Supporters defended this large rate differential in terms that modern-day fans of the capital gains preference will find familiar. In describing the 1921 debate, Mehrotra and Ott focused on the congressional testimony of Fredrick R. Kellogg, a prominent corporate lawyer of the day.

“In defending his proposal, Kellogg articulated many of the rationales that defenders of the capital gains preference would repeat down to the present day,” Mehrotra and Ott wrote. “Unless granted a preferential rate, Kellogg claimed, capital gains taxes unfairly burdened the average property owner, who might realize one large gain in his lifetime only to see it eaten up by the government when that windfall bumped him into a higher income tax bracket in the year of sale. Income from capital gains also deserved preferential treatment because inflation reduced the real value of capital gains, even before taxes were paid.”

In another familiar argument, supporters predicted that the lower rate would actually increase revenue by encouraging taxpayers to realize their gains. “It has been the opinion of all of the experts of the Treasury that the ultimate working out of this would bring more revenue into the Treasury,” declared Republican Rep. William Green of Iowa.

In those comments from a century ago, we see the precursors of our modern debate; arguments about “bunching,” “lock-in,” and inflation — all fixtures of today’s capital gains debate — are as old as the preference itself. As Mehrotra and Ott chronicled, Kellogg warned lawmakers about investors who refused to sell stocks, afraid to realize their gains, only to see them evaporate when markets tanked; of average homeowners forced to sell their homes in the face of a job loss, only to face ruinous tax bills adding to their woes; and of capital “frozen” in unproductive investments, impeding reinvestment in the “fluid” fashion that a healthy economy required.

“What is perhaps most interesting about the 1921 origins of the capital gains tax preference is how the present-day justifications for the tax benefit were also there at its beginnings,” Mehrotra and Ott concluded.

Another Preference

The 12.5 percent capital gains rate preference remained unchanged throughout the 1920s. Those years were good ones for Republicans and their tax priorities, and while Democrats found traction for some of their fiscal complaints, the capital gains preference faced no serious threat during the decade.

In 1924, however, lawmakers agreed to create a second, parallel preference that raised questions — albeit implicit — about the fairness of the capital gains preference. At the behest of Treasury Secretary Andrew Mellon, one of the nation’s richest men and a champion of low taxes on investment income, lawmakers enacted a special break for earned income relative to unearned income.

Mellon made the case for this new preference in Taxation: The People’s Business (1924), his brief but popular (or brief and therefore popular) book on tax policy. “The fairness of taxing more lightly income from wages, salaries or from investments is beyond question,” Mellon wrote. “In the first case, the income is uncertain and limited in duration; sickness or death destroys it and old age diminishes it; in the other, the source of income continues; the income may be disposed of during a man’s life and it descends to his heirs.”

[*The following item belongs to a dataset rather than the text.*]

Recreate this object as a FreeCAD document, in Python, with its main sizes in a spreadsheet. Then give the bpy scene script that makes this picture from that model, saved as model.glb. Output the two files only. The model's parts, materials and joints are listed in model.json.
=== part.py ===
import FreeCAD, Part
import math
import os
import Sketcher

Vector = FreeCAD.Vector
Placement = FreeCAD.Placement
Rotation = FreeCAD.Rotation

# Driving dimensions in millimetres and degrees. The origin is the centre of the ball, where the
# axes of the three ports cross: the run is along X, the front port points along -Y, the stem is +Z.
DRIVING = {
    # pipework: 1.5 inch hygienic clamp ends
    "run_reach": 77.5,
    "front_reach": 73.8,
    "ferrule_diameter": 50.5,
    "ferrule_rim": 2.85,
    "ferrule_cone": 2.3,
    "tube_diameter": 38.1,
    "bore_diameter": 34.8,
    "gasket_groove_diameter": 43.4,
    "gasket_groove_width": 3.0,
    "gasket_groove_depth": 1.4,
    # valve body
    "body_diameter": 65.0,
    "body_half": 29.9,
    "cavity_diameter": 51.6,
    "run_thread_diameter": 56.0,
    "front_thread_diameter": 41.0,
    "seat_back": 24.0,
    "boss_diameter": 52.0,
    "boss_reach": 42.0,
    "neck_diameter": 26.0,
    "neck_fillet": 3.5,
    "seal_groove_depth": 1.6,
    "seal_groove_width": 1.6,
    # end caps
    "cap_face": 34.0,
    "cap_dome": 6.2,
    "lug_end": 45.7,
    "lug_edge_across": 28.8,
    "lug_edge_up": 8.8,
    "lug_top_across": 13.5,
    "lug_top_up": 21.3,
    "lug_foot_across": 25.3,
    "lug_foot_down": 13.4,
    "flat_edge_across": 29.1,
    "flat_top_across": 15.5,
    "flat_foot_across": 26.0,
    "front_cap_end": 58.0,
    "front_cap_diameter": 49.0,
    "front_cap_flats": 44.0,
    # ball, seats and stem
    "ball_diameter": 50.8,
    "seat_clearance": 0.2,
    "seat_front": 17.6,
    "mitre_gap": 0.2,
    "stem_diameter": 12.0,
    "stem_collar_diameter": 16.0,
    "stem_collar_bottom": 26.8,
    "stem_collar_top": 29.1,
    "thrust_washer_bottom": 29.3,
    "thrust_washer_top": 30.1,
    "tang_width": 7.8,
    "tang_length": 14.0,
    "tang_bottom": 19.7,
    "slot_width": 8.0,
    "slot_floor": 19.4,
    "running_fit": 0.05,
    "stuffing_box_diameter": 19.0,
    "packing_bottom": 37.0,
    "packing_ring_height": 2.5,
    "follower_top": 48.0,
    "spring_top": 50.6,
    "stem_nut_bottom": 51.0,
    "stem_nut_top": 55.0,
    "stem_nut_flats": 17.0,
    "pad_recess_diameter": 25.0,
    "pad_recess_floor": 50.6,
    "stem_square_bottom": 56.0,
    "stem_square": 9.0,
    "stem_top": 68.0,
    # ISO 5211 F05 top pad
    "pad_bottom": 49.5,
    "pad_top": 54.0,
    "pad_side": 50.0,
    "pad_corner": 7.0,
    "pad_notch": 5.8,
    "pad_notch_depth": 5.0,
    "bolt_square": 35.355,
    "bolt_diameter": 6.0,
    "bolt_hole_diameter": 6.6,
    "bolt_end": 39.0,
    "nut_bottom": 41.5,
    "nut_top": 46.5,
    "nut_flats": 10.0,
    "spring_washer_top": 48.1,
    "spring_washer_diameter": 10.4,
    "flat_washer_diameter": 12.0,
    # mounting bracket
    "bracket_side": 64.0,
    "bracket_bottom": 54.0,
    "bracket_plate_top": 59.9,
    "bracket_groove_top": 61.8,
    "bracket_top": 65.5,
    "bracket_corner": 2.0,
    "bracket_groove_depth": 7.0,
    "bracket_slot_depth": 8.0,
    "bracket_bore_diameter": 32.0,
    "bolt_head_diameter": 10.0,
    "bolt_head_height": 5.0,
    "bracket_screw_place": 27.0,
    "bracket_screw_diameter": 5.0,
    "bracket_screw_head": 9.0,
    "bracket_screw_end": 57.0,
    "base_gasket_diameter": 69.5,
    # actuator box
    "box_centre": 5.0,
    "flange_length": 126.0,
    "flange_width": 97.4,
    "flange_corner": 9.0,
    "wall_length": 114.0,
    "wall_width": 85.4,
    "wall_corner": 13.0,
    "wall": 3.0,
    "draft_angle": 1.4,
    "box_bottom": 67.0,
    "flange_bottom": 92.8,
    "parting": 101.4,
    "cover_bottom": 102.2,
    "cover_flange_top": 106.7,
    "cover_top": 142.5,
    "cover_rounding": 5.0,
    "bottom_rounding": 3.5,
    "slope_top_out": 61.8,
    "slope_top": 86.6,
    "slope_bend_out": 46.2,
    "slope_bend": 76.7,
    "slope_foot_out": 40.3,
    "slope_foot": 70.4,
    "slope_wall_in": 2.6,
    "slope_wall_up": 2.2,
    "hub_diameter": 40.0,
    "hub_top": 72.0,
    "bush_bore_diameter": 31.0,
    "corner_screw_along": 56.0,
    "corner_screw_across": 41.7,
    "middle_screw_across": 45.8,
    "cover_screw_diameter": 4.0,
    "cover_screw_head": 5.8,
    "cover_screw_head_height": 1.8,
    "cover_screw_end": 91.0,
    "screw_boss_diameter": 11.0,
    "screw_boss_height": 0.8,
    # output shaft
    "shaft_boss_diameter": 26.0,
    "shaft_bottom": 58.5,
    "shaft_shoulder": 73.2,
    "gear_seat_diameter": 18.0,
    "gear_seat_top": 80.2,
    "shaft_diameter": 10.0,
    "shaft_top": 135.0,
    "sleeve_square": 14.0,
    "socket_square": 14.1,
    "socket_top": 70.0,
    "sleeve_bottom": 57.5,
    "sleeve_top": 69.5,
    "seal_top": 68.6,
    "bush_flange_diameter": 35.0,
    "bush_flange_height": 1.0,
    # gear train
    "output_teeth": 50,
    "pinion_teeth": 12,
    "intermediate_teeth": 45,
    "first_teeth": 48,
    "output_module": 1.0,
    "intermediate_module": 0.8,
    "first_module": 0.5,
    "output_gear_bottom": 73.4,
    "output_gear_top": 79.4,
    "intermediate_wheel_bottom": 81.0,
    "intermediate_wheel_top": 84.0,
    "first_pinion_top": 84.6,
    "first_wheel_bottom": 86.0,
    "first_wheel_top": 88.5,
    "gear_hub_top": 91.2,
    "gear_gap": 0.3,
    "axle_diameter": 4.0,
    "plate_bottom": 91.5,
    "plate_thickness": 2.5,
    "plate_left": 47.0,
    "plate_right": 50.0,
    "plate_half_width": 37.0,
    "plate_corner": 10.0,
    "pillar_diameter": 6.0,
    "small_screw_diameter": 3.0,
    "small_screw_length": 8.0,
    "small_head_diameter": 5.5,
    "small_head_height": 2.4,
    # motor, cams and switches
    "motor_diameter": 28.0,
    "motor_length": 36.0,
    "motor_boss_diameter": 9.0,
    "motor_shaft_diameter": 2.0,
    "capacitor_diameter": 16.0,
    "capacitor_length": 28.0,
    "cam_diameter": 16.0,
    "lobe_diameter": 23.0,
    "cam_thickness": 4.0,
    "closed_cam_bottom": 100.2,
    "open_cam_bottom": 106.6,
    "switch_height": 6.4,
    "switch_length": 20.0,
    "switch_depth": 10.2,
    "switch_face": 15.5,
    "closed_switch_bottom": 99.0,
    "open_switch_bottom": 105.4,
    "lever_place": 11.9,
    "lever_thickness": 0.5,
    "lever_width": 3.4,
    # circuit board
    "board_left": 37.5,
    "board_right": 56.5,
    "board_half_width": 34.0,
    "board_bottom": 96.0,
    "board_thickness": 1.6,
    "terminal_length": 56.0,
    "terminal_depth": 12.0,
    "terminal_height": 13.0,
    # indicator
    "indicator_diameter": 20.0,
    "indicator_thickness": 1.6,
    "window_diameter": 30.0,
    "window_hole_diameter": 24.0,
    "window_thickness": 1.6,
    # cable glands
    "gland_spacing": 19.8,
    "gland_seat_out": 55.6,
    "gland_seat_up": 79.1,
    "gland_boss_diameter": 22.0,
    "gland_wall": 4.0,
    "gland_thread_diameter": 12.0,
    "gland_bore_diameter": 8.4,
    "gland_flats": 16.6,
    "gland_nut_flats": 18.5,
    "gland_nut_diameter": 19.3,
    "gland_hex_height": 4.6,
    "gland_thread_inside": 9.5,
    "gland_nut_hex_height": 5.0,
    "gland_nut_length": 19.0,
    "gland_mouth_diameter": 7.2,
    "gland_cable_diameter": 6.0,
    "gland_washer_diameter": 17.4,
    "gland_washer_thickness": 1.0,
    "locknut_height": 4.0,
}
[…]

Such comments may seem surprising coming from someone like Mellon — not least because he was notably inconsistent on this point. On the very next page after calling for his new tax preference for labor income, Mellon suggested that capital gains should be entirely exempt from taxation. “It would be sounder taxation policy generally not to recognize either capital gain or capital loss for purposes of income tax,” he wrote.

To some degree, Mellon’s inconsistency may have been more apparent than actual. He never made his reasoning especially clear, but he seemed to believe that income from investments meant income from interest and dividends. Capital gains, by contrast, weren’t actually income at all, at least to him. (Mellon pointed out that many other countries took this view of capital gains in structuring their own tax systems.)

Whether or not Mellon was being inconsistent, his proposal to create a tax break for labor income bore directly on the arguments supporting the capital gains preference, then just three years old. “Because the tax code already had provided a lower rate for capital gains, it was only fair, or so the argument was made, that a tax benefit also be granted to labor income,” Mehrotra and Ott wrote. The argument persuaded lawmakers to establish a 12.5 percent preferential rate for the first $10,000 in income above the personal exemption, categorizing that income as “earned.”

Given the narrow scope of the individual income tax in the mid-1920s, this preference was of limited benefit to most Americans. It was not a benefit for the working class, since the working class didn’t pay income taxes in the first place; it was really a preference for the labor of hardworking lawyers, accountants, and doctors. Still, the credit represented an important recognition that earned income deserved a break — in no small part because capital income already had one.

Old Arguments

The 1920s brought forth not simply the capital gains preference but also a set of arguments to defend it. Both the preference and the arguments have survived to the present day. And while the preference has undergone substantial change over time, the arguments have stayed largely consistent, focused on issues of lock-in, bunching, and inflation. Having served well as justification for creating the preference, they have also protected it during the later decades.

But during the first decade of existence, the capital gains preference didn’t need much protecting. It seemed to be broadly popular, or at least broadly tolerated; in any case, the Republican political ascendancy of the 1920s made it hard to challenge.

But even in those years of its greatest security, the preference gave rise to an implicit challenge in the form of a second preference. The creation of the earned income preference in 1924 raised an issue of fairness that would increasingly threaten the capital gains preference, if only indirectly.

If progressive activists today are eager to “tax wealth like work,” it’s important to bear in mind that Mellon was framing issues in similar terms in 1924. We shouldn’t overstate the similarities: Mellon was no champion of progressive tax reform — far from it. But he was toying with ideas that were more powerful — and perhaps more dangerous to his broader conservative tax program — than he realized at the time.

Tax experts would soon bolster their critique of the preference, and by the 1930s, it would be under direct attack from New Deal officials. While not rejecting the traditional arguments for the preference, those critics would counter them with fairness arguments that they considered more powerful.